◆ **STATED PROBLEM**: Reproduce all of the material word for word.

◆ **SOURCE DATA**:
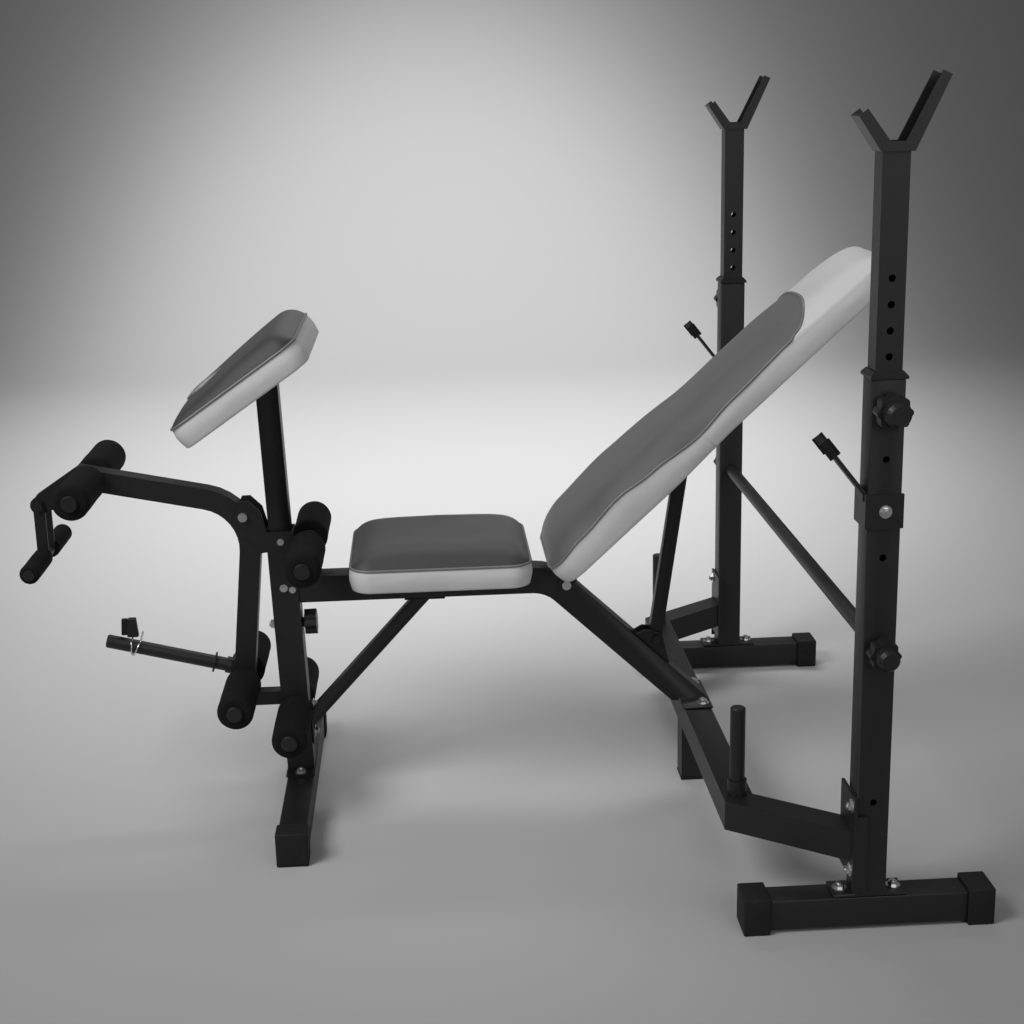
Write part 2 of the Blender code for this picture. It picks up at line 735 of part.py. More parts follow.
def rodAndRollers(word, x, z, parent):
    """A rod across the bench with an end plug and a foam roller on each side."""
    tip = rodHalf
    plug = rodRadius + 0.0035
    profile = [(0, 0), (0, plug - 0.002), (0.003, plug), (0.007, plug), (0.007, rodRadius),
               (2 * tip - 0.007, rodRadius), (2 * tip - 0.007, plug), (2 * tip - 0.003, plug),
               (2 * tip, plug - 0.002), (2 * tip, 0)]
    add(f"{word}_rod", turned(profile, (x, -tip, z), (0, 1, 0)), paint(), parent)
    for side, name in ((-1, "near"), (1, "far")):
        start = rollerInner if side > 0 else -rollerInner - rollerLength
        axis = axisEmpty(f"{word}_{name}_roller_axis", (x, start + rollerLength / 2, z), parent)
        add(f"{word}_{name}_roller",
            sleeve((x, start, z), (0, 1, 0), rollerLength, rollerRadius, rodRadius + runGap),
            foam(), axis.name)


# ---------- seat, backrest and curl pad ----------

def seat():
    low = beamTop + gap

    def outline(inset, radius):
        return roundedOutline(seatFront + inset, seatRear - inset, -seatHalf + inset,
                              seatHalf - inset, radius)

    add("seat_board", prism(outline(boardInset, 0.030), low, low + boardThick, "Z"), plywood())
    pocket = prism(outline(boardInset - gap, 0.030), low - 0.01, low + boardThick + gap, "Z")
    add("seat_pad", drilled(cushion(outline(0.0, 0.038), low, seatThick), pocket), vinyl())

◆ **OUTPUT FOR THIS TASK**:
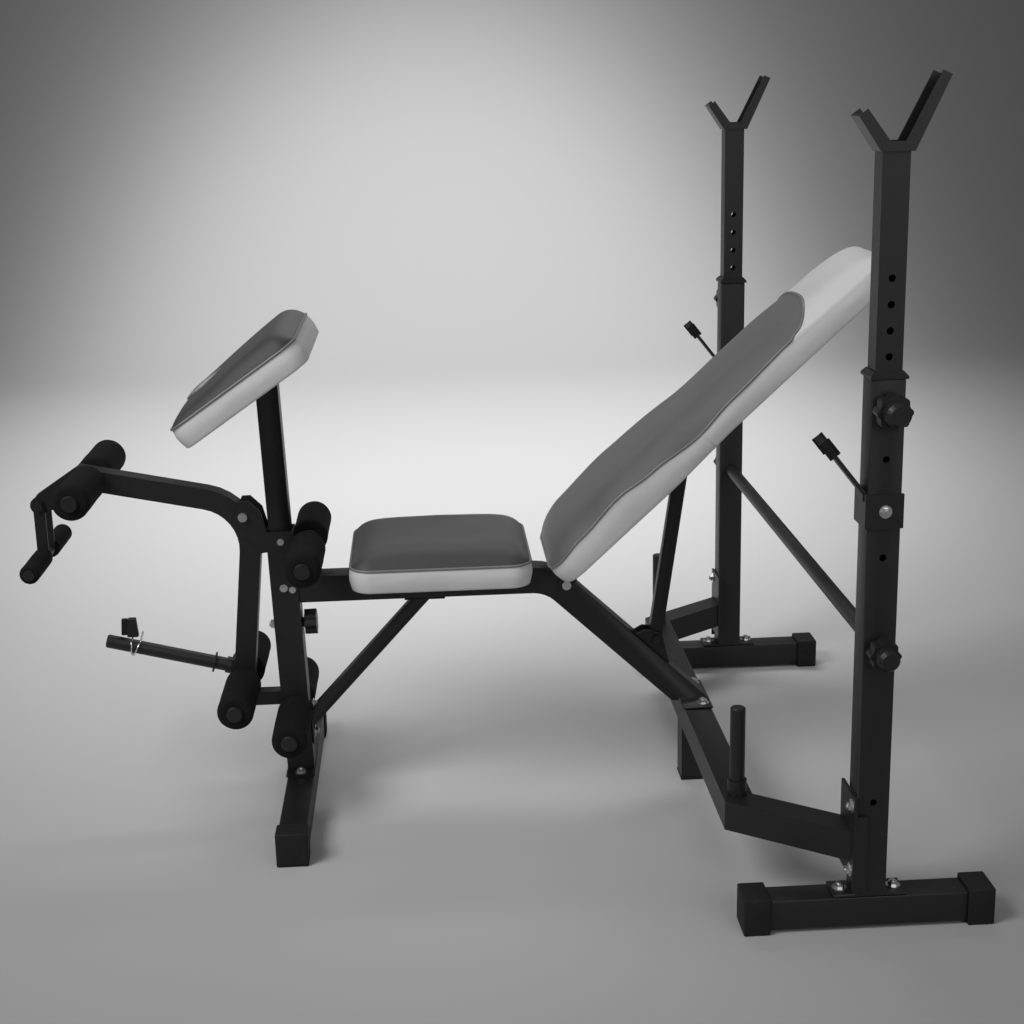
Write part 2 of the Blender code for this picture. It picks up at line 735 of part.py. More parts follow.
def rodAndRollers(word, x, z, parent):
    """A rod across the bench with an end plug and a foam roller on each side."""
    tip = rodHalf
    plug = rodRadius + 0.0035
    profile = [(0, 0), (0, plug - 0.002), (0.003, plug), (0.007, plug), (0.007, rodRadius),
               (2 * tip - 0.007, rodRadius), (2 * tip - 0.007, plug), (2 * tip - 0.003, plug),
               (2 * tip, plug - 0.002), (2 * tip, 0)]
    add(f"{word}_rod", turned(profile, (x, -tip, z), (0, 1, 0)), paint(), parent)
    for side, name in ((-1, "near"), (1, "far")):
        start = rollerInner if side > 0 else -rollerInner - rollerLength
        axis = axisEmpty(f"{word}_{name}_roller_axis", (x, start + rollerLength / 2, z), parent)
        add(f"{word}_{name}_roller",
            sleeve((x, start, z), (0, 1, 0), rollerLength, rollerRadius, rodRadius + runGap),
            foam(), axis.name)


# ---------- seat, backrest and curl pad ----------

def seat():
    low = beamTop + gap

    def outline(inset, radius):
        return roundedOutline(seatFront + inset, seatRear - inset, -seatHalf + inset,
                              seatHalf - inset, radius)

    add("seat_board", prism(outline(boardInset, 0.030), low, low + boardThick, "Z"), plywood())
    pocket = prism(outline(boardInset - gap, 0.030), low - 0.01, low + boardThick + gap, "Z")
    add("seat_pad", drilled(cushion(outline(0.0, 0.038), low, seatThick), pocket), vinyl())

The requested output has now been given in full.